# Written instruction
Pull out every line from the listing that has the word "three".

-------- Given material

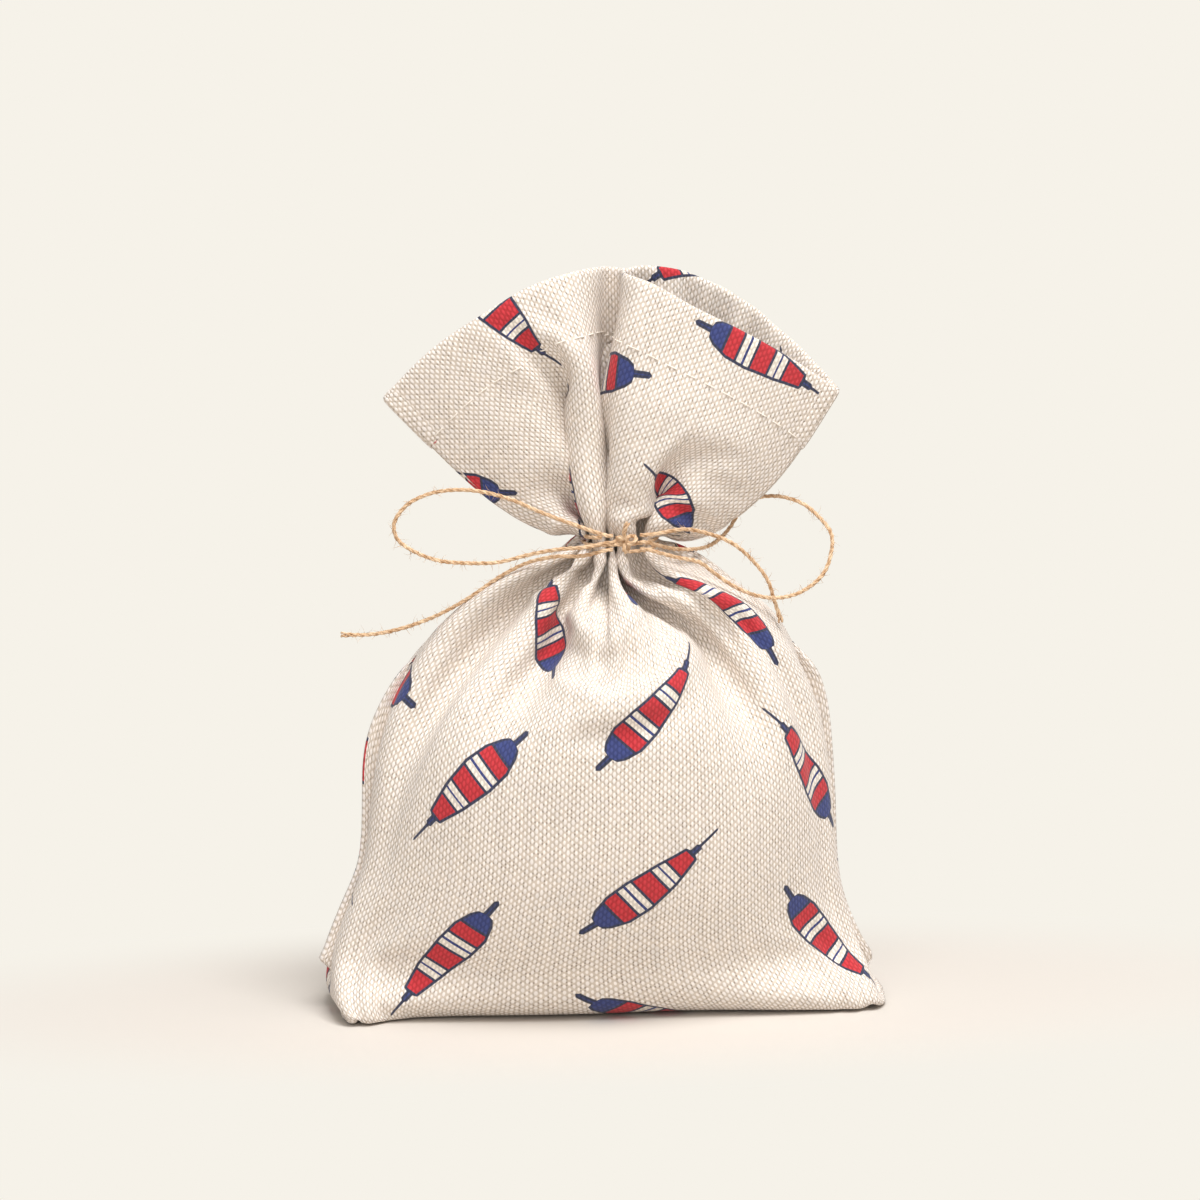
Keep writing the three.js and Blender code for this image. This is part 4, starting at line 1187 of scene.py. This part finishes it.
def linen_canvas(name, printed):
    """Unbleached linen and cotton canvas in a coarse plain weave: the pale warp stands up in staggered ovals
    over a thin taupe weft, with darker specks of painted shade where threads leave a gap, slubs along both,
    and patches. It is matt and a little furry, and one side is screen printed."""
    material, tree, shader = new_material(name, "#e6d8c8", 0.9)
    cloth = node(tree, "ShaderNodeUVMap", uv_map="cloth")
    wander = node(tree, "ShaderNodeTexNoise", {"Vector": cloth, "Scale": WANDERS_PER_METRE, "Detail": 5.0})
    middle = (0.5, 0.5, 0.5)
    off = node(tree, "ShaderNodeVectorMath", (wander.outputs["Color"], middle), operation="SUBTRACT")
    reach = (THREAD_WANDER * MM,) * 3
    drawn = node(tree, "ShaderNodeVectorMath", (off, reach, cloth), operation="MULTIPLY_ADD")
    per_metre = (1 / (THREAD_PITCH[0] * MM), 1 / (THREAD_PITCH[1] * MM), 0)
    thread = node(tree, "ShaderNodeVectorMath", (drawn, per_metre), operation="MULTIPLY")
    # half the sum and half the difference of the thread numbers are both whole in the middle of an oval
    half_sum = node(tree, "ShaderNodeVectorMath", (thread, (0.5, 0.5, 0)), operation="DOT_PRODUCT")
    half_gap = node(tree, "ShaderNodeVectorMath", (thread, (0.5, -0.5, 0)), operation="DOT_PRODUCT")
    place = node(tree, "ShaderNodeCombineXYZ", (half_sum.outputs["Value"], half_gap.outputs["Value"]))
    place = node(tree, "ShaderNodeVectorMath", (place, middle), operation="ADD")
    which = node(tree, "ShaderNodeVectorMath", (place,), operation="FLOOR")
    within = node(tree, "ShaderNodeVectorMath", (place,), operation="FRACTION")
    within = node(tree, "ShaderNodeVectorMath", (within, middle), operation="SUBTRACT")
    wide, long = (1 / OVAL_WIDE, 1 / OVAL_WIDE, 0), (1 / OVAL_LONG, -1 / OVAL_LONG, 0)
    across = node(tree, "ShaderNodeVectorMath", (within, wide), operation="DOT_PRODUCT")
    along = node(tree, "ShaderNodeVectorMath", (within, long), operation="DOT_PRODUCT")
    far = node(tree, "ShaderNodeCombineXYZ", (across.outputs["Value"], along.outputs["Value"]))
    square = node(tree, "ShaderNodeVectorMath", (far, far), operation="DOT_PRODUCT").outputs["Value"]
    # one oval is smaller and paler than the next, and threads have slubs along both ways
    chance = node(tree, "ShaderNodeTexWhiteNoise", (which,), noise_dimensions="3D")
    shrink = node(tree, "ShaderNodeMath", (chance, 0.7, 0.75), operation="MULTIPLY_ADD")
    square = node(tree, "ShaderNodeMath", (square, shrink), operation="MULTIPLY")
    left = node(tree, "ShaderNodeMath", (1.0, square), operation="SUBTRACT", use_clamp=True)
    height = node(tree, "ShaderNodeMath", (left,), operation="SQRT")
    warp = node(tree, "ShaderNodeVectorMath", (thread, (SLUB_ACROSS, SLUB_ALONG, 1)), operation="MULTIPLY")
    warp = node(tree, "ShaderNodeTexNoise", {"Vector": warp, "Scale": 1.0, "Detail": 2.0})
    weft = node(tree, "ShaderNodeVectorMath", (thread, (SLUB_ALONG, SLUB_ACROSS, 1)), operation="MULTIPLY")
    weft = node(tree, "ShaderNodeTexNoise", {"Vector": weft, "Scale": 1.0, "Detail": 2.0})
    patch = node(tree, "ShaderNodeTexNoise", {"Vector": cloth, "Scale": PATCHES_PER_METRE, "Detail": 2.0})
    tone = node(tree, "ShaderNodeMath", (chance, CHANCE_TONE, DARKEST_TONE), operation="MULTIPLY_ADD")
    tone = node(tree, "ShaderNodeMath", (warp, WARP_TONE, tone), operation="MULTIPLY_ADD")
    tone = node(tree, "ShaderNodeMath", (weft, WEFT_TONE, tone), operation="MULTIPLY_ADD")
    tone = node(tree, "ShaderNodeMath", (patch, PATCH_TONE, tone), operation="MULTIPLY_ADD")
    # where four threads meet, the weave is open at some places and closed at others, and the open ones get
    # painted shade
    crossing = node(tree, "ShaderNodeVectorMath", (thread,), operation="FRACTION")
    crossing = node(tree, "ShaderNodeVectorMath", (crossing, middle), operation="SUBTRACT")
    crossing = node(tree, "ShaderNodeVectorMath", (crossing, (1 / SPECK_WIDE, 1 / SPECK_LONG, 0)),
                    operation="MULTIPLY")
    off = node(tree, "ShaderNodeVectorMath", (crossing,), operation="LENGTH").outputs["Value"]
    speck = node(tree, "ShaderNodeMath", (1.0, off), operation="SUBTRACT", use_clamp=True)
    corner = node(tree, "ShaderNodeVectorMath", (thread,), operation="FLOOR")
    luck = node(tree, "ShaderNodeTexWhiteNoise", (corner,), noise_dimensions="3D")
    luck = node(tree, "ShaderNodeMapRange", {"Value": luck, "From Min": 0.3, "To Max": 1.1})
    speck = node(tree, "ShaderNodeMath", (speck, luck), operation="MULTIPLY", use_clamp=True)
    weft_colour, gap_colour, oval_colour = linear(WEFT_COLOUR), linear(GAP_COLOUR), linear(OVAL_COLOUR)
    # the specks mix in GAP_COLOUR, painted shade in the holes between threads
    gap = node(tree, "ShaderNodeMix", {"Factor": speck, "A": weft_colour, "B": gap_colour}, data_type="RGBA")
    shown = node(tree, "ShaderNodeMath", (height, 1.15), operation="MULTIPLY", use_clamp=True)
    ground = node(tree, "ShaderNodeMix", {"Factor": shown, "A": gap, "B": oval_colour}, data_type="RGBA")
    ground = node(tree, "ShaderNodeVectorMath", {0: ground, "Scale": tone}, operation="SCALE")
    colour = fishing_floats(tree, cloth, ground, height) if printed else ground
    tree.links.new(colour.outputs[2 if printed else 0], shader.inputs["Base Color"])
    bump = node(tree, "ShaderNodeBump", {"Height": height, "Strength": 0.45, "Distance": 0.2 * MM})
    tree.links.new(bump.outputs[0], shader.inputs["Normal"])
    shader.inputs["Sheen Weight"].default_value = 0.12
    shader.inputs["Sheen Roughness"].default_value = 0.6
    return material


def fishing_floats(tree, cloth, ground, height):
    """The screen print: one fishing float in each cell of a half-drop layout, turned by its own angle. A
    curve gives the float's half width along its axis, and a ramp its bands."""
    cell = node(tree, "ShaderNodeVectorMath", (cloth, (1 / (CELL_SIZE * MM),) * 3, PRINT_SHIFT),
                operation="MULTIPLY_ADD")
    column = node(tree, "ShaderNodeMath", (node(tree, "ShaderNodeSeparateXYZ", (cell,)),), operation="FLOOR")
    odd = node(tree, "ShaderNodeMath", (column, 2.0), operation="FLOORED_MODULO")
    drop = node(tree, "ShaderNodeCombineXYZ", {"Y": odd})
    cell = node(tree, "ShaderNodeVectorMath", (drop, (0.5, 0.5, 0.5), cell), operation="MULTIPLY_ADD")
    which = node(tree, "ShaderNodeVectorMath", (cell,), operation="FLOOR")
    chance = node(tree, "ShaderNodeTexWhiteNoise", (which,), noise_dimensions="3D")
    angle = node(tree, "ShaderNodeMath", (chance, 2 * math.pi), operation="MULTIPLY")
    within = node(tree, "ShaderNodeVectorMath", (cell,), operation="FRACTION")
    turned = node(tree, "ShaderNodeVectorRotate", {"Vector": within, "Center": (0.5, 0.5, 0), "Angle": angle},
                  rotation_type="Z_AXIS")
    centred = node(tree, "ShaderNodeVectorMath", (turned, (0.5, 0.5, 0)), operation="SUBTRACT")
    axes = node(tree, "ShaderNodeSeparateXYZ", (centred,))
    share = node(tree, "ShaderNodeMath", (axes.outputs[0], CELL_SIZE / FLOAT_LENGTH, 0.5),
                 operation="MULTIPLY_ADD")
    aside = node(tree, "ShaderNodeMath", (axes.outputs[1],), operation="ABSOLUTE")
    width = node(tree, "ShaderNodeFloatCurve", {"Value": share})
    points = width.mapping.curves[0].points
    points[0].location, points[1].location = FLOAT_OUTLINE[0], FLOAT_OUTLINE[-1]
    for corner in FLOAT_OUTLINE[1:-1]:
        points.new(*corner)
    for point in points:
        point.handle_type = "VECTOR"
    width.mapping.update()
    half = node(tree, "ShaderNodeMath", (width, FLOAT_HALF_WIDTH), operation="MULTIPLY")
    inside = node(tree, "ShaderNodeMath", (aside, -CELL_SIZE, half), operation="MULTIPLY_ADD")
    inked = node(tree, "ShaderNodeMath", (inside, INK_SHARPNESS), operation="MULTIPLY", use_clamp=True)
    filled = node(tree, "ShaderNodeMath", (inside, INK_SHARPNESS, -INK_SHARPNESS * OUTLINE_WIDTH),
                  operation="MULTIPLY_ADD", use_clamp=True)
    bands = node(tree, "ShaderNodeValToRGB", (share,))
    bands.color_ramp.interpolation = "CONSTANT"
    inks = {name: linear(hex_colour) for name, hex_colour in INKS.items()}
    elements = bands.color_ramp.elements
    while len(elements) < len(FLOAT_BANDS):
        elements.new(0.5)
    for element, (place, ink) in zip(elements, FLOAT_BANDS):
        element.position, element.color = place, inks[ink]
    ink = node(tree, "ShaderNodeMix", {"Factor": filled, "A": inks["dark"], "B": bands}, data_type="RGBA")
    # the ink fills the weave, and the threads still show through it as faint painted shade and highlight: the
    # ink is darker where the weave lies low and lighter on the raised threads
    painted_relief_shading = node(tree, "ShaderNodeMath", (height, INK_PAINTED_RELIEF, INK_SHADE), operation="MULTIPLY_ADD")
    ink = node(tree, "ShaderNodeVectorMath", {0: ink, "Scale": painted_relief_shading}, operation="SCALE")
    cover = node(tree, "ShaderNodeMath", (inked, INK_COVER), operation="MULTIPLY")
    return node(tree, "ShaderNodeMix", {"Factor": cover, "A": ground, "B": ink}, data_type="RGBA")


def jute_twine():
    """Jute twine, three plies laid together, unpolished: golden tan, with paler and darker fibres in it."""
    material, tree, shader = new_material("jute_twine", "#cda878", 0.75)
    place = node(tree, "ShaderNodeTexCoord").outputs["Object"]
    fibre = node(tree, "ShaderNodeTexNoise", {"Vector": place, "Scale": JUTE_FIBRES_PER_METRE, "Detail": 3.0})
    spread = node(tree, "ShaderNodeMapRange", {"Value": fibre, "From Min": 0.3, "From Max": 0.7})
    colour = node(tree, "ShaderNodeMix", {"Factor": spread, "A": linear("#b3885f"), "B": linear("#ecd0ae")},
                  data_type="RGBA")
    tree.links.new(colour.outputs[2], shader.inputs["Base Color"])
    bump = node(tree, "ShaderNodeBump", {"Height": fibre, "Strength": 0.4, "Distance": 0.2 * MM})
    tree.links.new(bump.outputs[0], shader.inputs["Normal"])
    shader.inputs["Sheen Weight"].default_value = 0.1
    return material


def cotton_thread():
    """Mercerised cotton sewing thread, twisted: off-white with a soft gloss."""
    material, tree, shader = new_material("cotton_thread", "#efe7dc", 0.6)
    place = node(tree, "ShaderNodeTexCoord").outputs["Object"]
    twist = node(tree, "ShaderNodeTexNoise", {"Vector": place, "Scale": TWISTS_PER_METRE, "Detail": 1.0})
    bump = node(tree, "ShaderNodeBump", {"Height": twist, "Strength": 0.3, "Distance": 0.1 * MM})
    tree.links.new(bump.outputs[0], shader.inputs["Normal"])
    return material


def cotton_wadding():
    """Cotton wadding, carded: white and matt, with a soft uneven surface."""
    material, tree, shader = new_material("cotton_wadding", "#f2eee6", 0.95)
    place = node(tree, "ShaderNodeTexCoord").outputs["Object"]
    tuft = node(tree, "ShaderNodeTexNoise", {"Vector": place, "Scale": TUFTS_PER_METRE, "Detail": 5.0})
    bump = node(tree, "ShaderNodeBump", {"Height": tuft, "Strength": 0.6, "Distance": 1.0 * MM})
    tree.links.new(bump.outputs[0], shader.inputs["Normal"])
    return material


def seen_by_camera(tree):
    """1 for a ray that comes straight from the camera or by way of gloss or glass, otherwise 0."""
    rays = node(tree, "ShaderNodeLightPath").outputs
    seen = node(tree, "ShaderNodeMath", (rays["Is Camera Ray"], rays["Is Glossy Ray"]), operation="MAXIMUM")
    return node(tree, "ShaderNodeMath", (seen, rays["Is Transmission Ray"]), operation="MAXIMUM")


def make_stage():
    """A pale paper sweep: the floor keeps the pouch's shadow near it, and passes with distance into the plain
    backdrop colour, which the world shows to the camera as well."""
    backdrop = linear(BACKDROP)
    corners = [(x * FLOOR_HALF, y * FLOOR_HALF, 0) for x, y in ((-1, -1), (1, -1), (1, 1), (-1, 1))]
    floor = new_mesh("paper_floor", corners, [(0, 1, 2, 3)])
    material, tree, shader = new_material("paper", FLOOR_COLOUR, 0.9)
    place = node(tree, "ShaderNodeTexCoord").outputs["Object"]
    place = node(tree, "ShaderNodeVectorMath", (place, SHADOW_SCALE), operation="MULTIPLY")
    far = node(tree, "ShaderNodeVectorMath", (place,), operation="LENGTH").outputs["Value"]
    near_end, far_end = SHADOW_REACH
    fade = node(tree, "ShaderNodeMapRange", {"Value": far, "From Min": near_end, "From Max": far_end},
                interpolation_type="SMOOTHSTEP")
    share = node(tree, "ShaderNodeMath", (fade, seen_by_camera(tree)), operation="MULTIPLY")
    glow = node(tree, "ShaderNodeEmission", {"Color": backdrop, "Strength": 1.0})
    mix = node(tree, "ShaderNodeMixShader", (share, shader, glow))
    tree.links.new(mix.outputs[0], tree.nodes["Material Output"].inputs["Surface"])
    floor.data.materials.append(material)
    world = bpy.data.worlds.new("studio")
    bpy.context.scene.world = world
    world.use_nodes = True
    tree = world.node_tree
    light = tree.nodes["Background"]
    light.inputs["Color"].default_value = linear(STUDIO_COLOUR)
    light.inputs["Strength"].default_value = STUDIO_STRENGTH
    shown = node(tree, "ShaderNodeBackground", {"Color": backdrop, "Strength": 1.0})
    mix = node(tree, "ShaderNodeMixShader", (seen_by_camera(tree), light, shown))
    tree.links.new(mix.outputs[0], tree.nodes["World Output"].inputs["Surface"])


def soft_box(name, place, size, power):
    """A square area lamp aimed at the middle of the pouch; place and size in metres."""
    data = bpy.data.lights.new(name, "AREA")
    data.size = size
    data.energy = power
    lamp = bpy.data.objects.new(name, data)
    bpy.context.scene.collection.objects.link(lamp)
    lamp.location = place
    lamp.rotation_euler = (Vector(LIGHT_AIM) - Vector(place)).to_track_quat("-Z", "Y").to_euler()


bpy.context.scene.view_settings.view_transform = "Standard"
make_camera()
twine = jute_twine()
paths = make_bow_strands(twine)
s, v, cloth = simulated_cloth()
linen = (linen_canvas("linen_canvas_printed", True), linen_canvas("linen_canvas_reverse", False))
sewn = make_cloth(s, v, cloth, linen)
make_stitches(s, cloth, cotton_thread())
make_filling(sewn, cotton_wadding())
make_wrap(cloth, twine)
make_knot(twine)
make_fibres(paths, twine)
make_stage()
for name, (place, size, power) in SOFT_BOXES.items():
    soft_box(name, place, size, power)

----------------

# Problem solution
Keep writing the three.js and Blender code for this image. This is part 4, starting at line 1187 of scene.py. This part finishes it.
    """Jute twine, three plies laid together, unpolished: golden tan, with paler and darker fibres in it."""